Embora existam opiniões diferentes nas principais escolas do Islamismo Sunita e Xiita sobre uma hudna, elas tendem a concordar em vários pontos:
Apenas o líder de uma comunidade Muçulmana pode autorizá-la em nome da sua comunidade. A hudna não pode envolver a violação dos princípios Islâmicos, tais como cercar permanentemente o território Muçulmano, comprometer os cinco pilares do Islã ou renunciar aos direitos Muçulmanos;
A hudna não pode ser violada, a menos que haja traição por parte da outra parte.
Uma hudna difere da paz (sulh) em que esta última só pode ser oferecida a outro Estado ou grupo Muçulmano, enquanto uma hudna pode ser oferecida a não- Muçulmanos.
Quando uma hudna é negociada com não-Muçulmanos, mesmo as menores infrações podem ser consideradas uma violação dos termos, especialmente se a hudna tiver permitido que os combatentes Muçulmanos se rearmem, se reagrupem ou obtenham alguma outra vantagem estratégica.
Hudna na história moderna
O termo hudna tem sido usado pelos grupos Palestinos para descrever todos os seus acordos de cessar-fogo com Israel durante o conflito Israelense-Palestino.
Exemplos recentes incluem a declaração de uma hudna em 2003, durante a Segunda Intifada, que permitiu negociações entre Israel e os grupos terroristas Palestinos, ao mesmo tempo em que permitiu aos grupos Palestinos manterem discussões sobre a coordenação entre si.
O fim da Operação Guardião das Muralhas em 2021 veio acompanhado de um acordo para uma hudna.
Embora os líderes e negociadores Israelenses estejam cientes do significado e uso do termo, os negociadores Ocidentais muitas vezes não têm conhecimento disso. Assim, quando os líderes Ocidentais importam valores e ideias Ocidentais para o termo cessar-fogo, eles interpretam erroneamente o ponto de partida básico e o objetivo de grupos como o Hamas ao conduzir tais negociações.

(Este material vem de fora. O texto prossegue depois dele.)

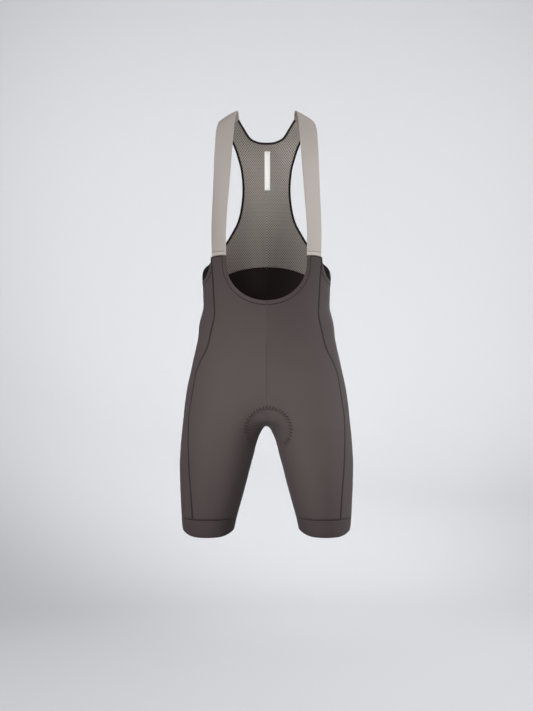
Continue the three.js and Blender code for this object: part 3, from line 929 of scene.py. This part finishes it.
# The pieces
def build_panels():
    shapes = {
        "front": (panel(front_top, middle_front, seam_front), 66),
        "side": (panel(side_top, seam_front, seam_back), 46),
        "seat": (panel(seat_top, seam_back, middle_back), 56),
    }
    for name, (place, columns) in shapes.items():
        for hand, side in HANDS:
            node = f"{name}_{hand}"
            points = OnSurface(place)
            materials = [finishes["knit"], finishes["shaded_inside"]]
            piece = cloth(f"{node}_cloth", columns, PANEL_ROWS, points, side, materials, KNIT, 1)
            dress(piece, node)


def build_bands():
    for hand, side in HANDS:
        piece = band_ring(f"leg_band_{hand}_cloth", side)
        dress(piece, f"leg_band_{hand}")


# A hem band, folded double at its lower edge
def band_ring(name, side):
    top = BAND_TOP - SEAM_GAP / 2
    height = top - HEM
    steps = 96
    rows = 22
    bm = bmesh.new()
    layer = bm.loops.layers.uv.new("UVMap")
    bmesh.ops.create_grid(bm, x_segments=steps, y_segments=rows, size=0.5)
    grid = {}
    for vertex in bm.verts:
        i = round((vertex.co.x + 0.5) * steps)
        j = round((0.5 - vertex.co.y) * rows)
        grid[vertex] = (i, j)
        angle = 2 * math.pi * (i % steps) / steps
        lowest = HEM + HEM_LIFT * math.cos(angle) ** 4
        share = j / rows
        # Down the outside, round the fold, and up the inside
        if share <= 0.45:
            z = mix(top, lowest + BAND / 2, share / 0.45)
            depth = 0.0
        elif share < 0.55:
            turn = math.pi * (share - 0.45) / 0.1
            z = lowest + BAND / 2 - BAND / 2 * math.sin(turn)
            depth = BAND / 2 * (1 - math.cos(turn))
        else:
            z = mix(lowest + BAND / 2, top, (share - 0.55) / 0.45)
            depth = BAND
        place = (angle, z)
        swell = 0.35 * math.sin(math.pi * min(share / 0.45, 1.0))
        spot = surface(place) + outward(place) * (swell - depth)
        vertex.co = Vector((spot.x * side, spot.y, spot.z)) * MM
    for face in bm.faces:
        for loop in face.loops:
            i, j = grid[loop.vert]
            loop[layer].uv = (0.37 * i / steps, 2 * height * MM * j / rows)
    bmesh.ops.remove_doubles(bm, verts=bm.verts, dist=1e-6)
    rims = [edge for edge in bm.edges if edge.is_boundary]
    bmesh.ops.bridge_loops(bm, edges=rims)
    bmesh.ops.recalc_face_normals(bm, faces=bm.faces)
    return new_object(name, bm, [finishes["band"]])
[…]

O Dr. Mordechai Kedar, um estudioso İsraelense do Oriente Médio na Universidade Bar-Ilan, frequentemente alerta sobre o mal-entendido do termo e seu impacto no conflito Israelense-Palestino.
“Se você, Muçulmano, é fraco e o infiel é muito forte, você pode conceder-lhe uma paz temporária”, explica Kedar.” A segunda coisa é que, se o infiel adormecer na guarda, você pode fazer o que quiser com ele, mesmo durante o período de paz temporária, porque foi isso que Maomé fez.”
Um grupo Jihadista Islâmico como o Hamas nunca poderia concordar com a paz (sulh) com Israel, pois tal acordo violaria o princípio Islâmico de que terras conquistadas por Muçulmanos nunca podem ser entregues voluntariamente. Como um acordo de paz com Israel implicaria tal entrega de terras anteriormente Islâmicas, o Hamas nunca concordará com tais termos.
A recusa do grupo em depor as armas, como se pode ver na atual rodada de negociações, é outro exemplo disso. O Hamas não busca uma paz permanente com Israel, mas sim se reorganizar e desenvolver uma nova estratégia. Isso explica também por que o grupo está disposto a entregar o controle da Faixa de Gaza a outro grupo Árabe (Muçulmano), incluindo seu inimigo político, a Autoridade Palestina, mas não está disposto a aceitar o controle Israelense ou Ocidental do enclave.
Na conclusão de seu artigo de 2008, “Tactical Hudna and Islamist Intolerance” (Hudna tática e intolerância Islâmica), o Dr. Denis MacEoin fez a seguinte pergunta: “Os governos Ocidentais podem fazer alguma coisa para impedir que uma nova hudna siga seu curso normal?”
“Os diplomatas podem propor estratégias de recompensa e punição, oferecendo incentivos financeiros e políticos para desmantelar a cultura da violência, com desincentivos para qualquer retorno à violência. No final, porém, a responsabilidade é dos Palestinos e seus aliados”, argumentou o Dr. MacEoin.
“Se eles pudessem impor uma hudna ao seu próprio lado e não disparar foguetes Qassam e Grad, contrabandear armas ou infiltrar homens-bomba em Israel, poderia haver uma chance de Gaza se desenvolver. Mas tal cenário é uma utopia enquanto o Hamas continuar sendo uma entidade viável.”
Com o Egito e o Qatar a assumirem um papel mais importante nas negociações atuais, talvez se deva questionar: estarão essas duas nações negociando uma hudna ou uma sulh?
Se as nações Ocidentais desejam uma paz duradoura, não é uma estratégia viável trabalhar com parceiros que apenas procuram um cessar-fogo temporário, que permitiria ao Hamas rearmar-se, restabelecer-se e reagrupar-se.